The sedentary life afforded most office dwelling Americans meant that aside from the occasional half hearted scolding from the Doc I was free to sit on my ass and consume more calories daily than entire Cambodian villages.

I carried my college lifestyle over into adulthood (if that’s what you want to call 5hrs of Call of Duty nightly) and was quickly tipping 330lbs.  I had always been heavy, but never to the point where I felt it precluded me from doing the things I wanted to do. Women were just as easily wooed by charm and wit as they were six pack abs (the women I found attractive usually more so).  Traveling was the first time I felt truly hampered by my substantial girth. A trip to a packed Tokyo sex shop where my American gut laid Godzilla-like waste to meticulously arranged shelves of sex toys was not the wake up call it should have been (I was too busy laughing).

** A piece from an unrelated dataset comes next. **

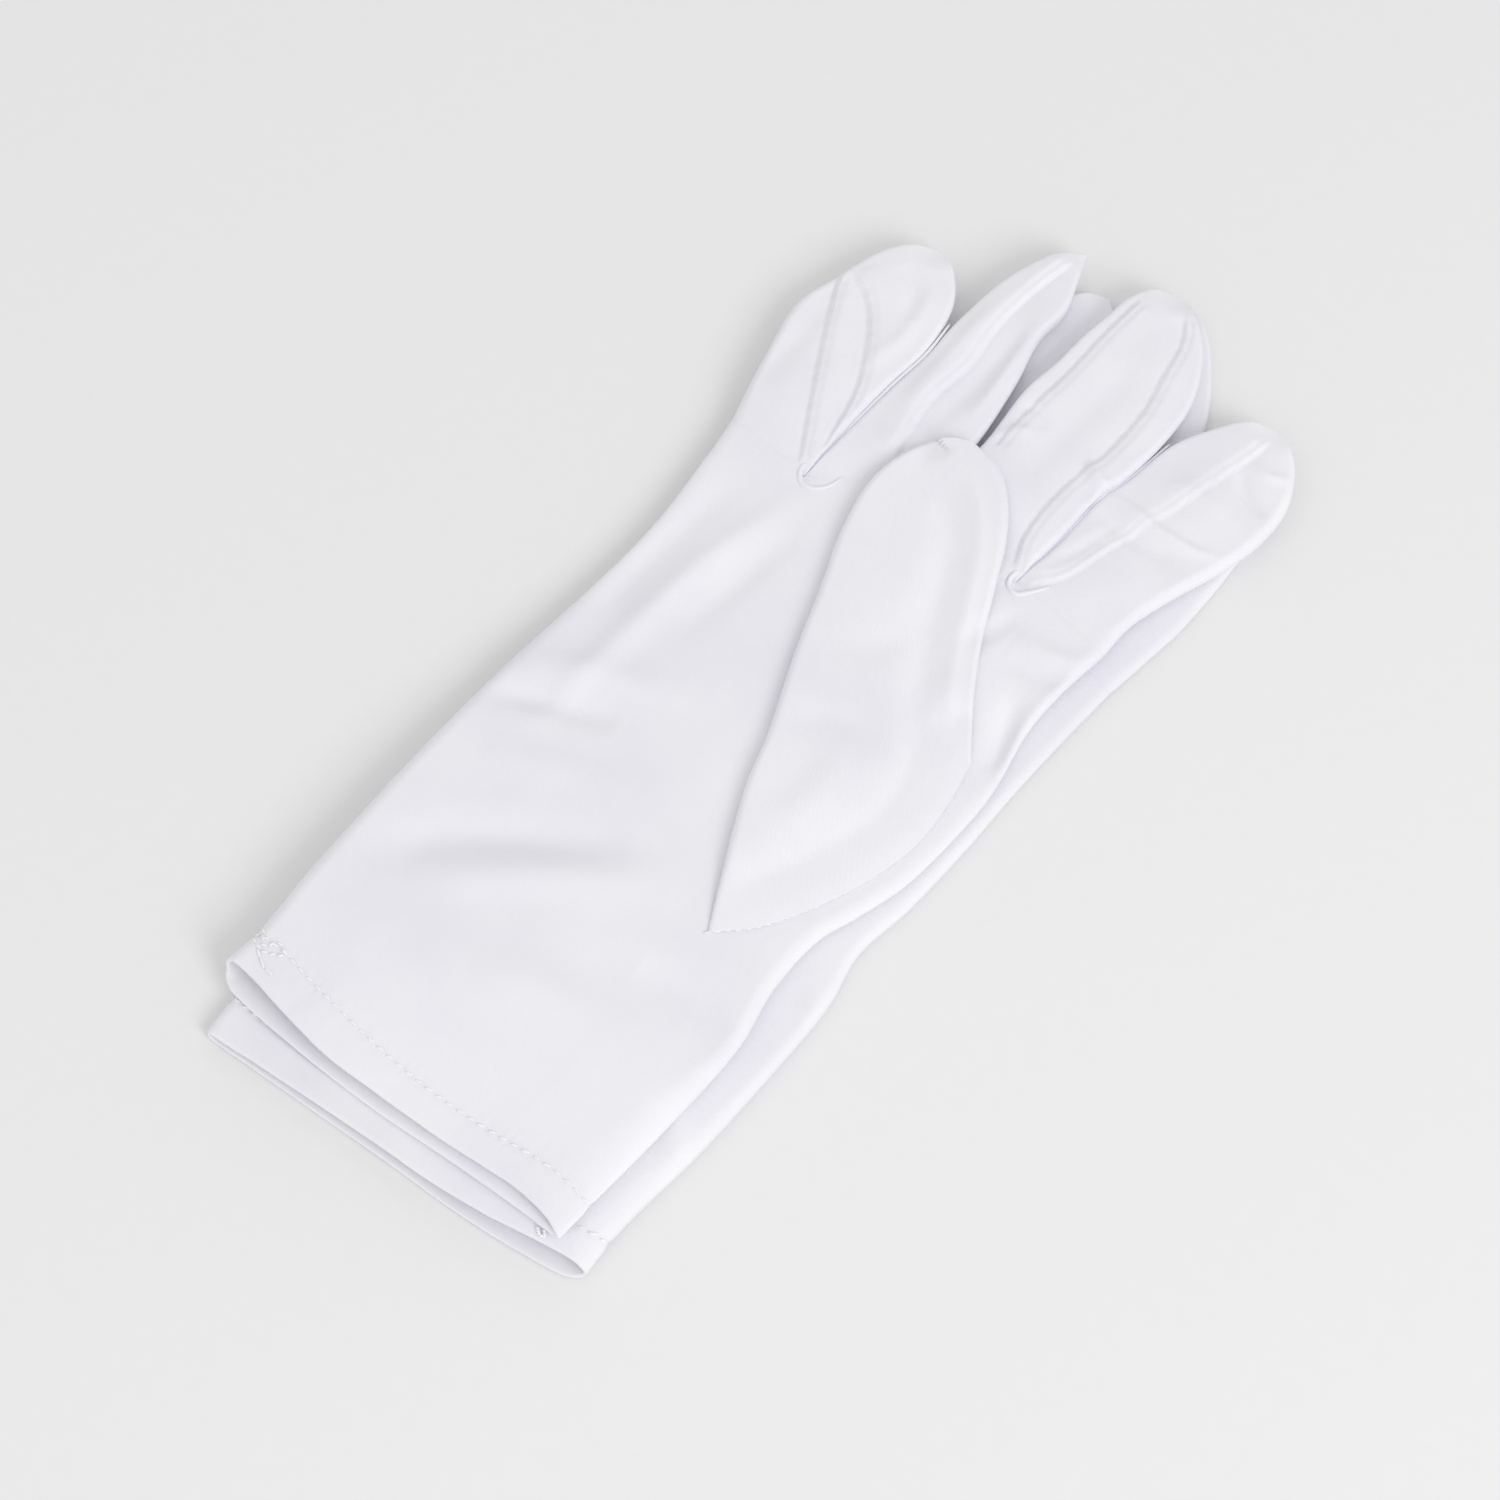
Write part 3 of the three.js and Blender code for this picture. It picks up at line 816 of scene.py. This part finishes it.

I recall a particularly biting post on a FAQ page for travelers to SE Asia.
Q: What should we do if a traveler in our party is differently-abled?
A: Don’t come to Southeast Asia

This is not a region for those requiring elevators, escalators, or ramps for mobility. For the most part they simply don’t exist.  So obviously fitness was key. No alternative was available. If you couldn’t hack the constant walking and stairs then go the fuck home to Wisconsin.

The choice was clear. Continue as I had been and secure an early departure from this mortal coil (the embarrassing kind where they have to knock out a wall of your house and bury you in a piano-box) or shape up and ship out abroad. I endeavored to the latter.

January 1st 2012 I made a private agreement with myself. Lose the weight, save the money, and get the fuck out of dodge. Both had to happen concurrently for this to work.  But with a solid goal in mind for the first time in quite a few years I was optimistic.

I went to it with monk-like obedience. I did my Leon:The Professional sit-ups, my Prefontaine-runs, and my Rocky ‘carry awkward, heavy shit, up mountains’.  Yeah, I watch movies for my workout advice, so what? One of the things this taught me was that what works for one person doesn’t necessarily work for another. Every gym-rat loves to talk shop and 90% are full of shit. In the end you have to draw a little from everywhere and create a system that works for you.

Within 3 months I had lost 40lbs.  By years end I would have dropped 133.  I was stunned. I had made attempts at getting in shape before, but none as all encompassing as what I had embarked on now. I was throwing everything I had at this. It was total war. I doubled my efforts.

It was here I figured I needed to enlist a partner in crime.  Someone to revel in the seediness with. Someone I could trust.  Someone with which to drink from the cup of victory should this come off in the high-style I hoped.  Needless to say it was a short list.